I get on average 2 weeks vacation a year. No holiday pay. No sick days. My deductables are higher than Alabama teachers. My cost is MASSIVELY HIGHER THAN TEACHERS.

I just posted Alabama data. My sisters loved and still love their insurance. They are both retired with VERY GOOD PENSIONS
 
Okay, so when your custodians call in sick, they have to write sub plans for three hours?

Nope, but they are hourly employees not licensed professional.

As exempt EEs that why we make the big bucks. ( That was humor.)

WW
 
The focus on the worker ant in public ed is unfair here.

The real cost/benefit skew is all the supervisory administration

why do you think the DOE is being shown the door?

~S~
 
Unpaid time off. 10 Month teachers are paid typically on a 200 day contract.

WW
Whatever. The numbers are still an annual salary.

On of my childhood friends earned more than $100,000 as a 10th grade teacher, and traveled to Europe for a month every summer.
 
No, but I had to work plenty of weekends and evenings until 8 pm when the work demand required it.

How many times did you have to cancel out-of-town guests because the Division VP had a last-minute project due Monday, and you had to work through the weekend?

Hahaha.

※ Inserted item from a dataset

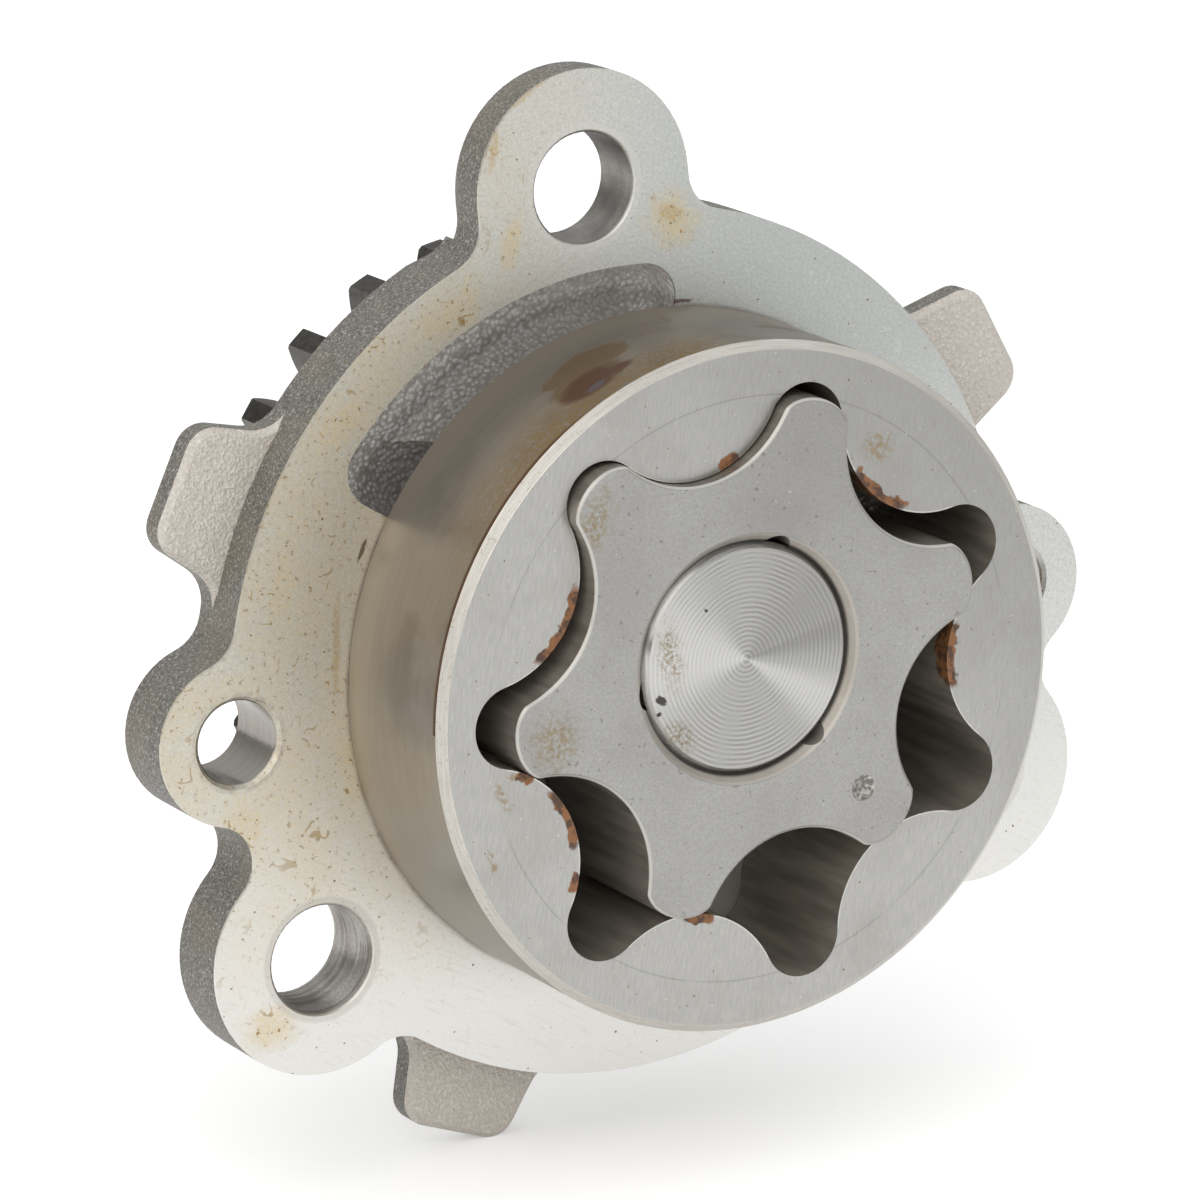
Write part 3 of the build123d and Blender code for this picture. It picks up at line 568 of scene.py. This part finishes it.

How many times have evaluations been held over our heads when we don't show up, free of charge, to the school carnival, concerts, etc?

We don't get "do it for the kids" pay, but man oh man, are we expected to do it for the kids.

Bluntly, as another poster here said, it used to be worth it, because parents and society appreciated you.

Now the pay is not great and no one appreciates us at all.

And now no one is going into it.

And sadly, very sadly, I tell people not to go into it.

If you think the A and B team of teachers was bad, wait til you get the D team. They are coming. Trust that
 
The market says no. No young people are going into this for 40K just for the Millennial parents to tell them everything they're doing wrong for Ava and Jaxon.
Plenty of professions start at $40k.

My first post-college job paid $10,600 in 1979. In today’s dollars, that’s $46,000. And of course I had to work the full year.